Garcia has mostly sidestepped the comments from Adams and his camp, while Yang said, “I would tell Eric Adams that I have been Asian all my life.”

At a campaign stop in Chinatown on Sunday, Streetsblog asked Wiley what she thought of the idea that Garcia and Yang were suppressing the will of minority voters.

“I will never play the race card lightly unless I see racism,” she replied. “And I’m not calling this racism.”

Has Adams committed to respecting the results of the election after the ranked-choice count?

Kind of! (See below.)

What kinds of legal challenges could candidates make during the ranked-choice count process?

It depends on what the goal of the lawsuit actually is.

“Courts will not intervene in the canvassing process by the BOE until after the results are certified,” longtime election attorney Jerry Goldfeder told Streetsblog. “However, in that the statute of limitations relating to a primary election is 10 days after the primary, if a candidate wants to prophylactically protect their rights down the road, they need to file an anticipatory lawsuit by the end of next week.

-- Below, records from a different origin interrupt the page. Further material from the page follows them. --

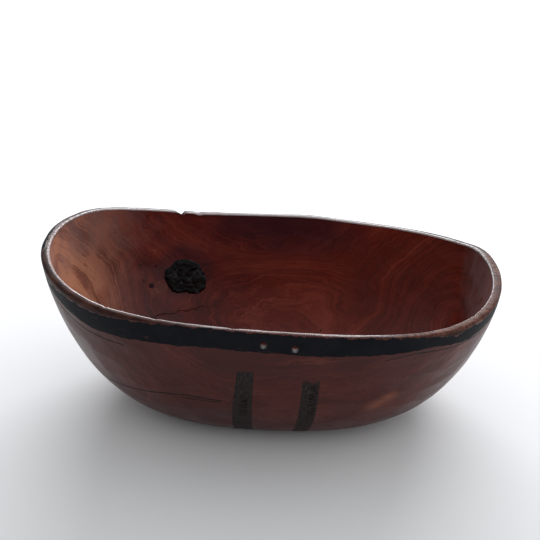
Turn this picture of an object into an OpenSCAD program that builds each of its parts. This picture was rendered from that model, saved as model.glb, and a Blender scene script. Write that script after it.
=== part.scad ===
// Hand-carved wooden bowl: a long boat-shaped trough hollowed from one block, with two cord holes
// under the front rim, a knot hole in the back wall stopped with pitch, and insect borer holes.
// Frame: +Z up, +X along the bowl towards its lower end, -Y the front with the cord holes.
// The origin is under the middle of the rim outline, on the surface that the foot stands on.

/* [Overall size] */
// Length over the two ends
bowl_len = 460; // [380:1:620]
// Width over the two long sides
bowl_wid = 286; // [220:1:380]
// Height of the rim half-way along the sides, before the sheer and the waves
rim_h = 141; // [110:1:190]

/* [Rim line] */
// How much both ends of the rim rise above its middle
rim_sheer = 13; // [0:0.5:25]
// How much the rim rises at the left end and falls at the right end
rim_tilt = 11; // [0:0.5:18]
// How much the rim rises at the front and falls at the back
rim_lean = 1.4; // [0:0.1:4]
// Slow wave of the rim that lifts the left end
rim_wave_end = 1.1; // [0:0.1:4]
// Slow wave of the rim that lifts the front and lowers the back
rim_wave_side = 3.8; // [0:0.1:8]
// Slow wave of the rim that lifts the ends and the middles and lowers the four quarters
rim_wave_quarter = 1.2; // [0:0.1:3]
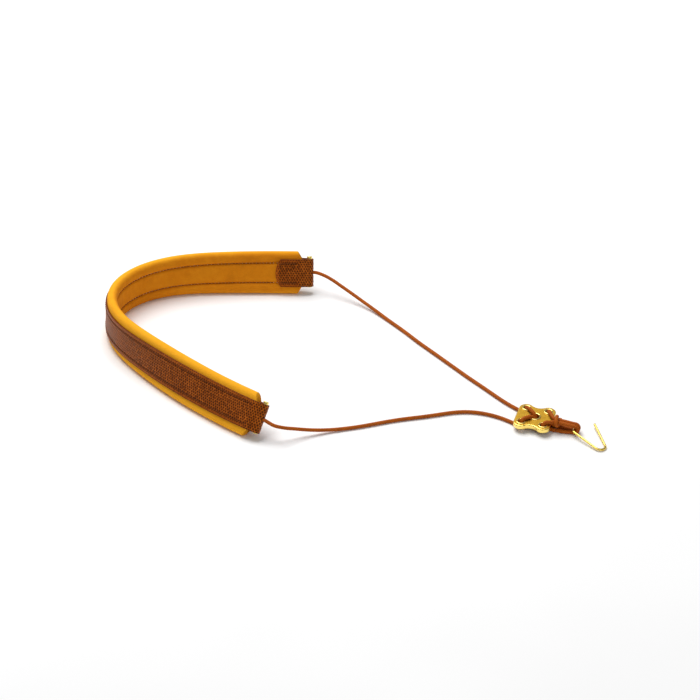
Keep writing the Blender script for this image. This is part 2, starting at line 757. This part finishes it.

Which is ridiculous, because it means that there will be lawsuits with no basis whatsoever because the legislature has required this timeline.”

Our own translation of these comments: hold on to your butts.

How has turnout been so far?

Not bad!

One strategist predicted that turnout will exceed 800,000,which would be 200,000 more votes than the fall primary in 2013.

“The thing to pay attention to is the Board of Elections releasing results, they have been transparent about their schedule,” Otis said. “Any statements from campaigns declaring victory should be fact-checked.”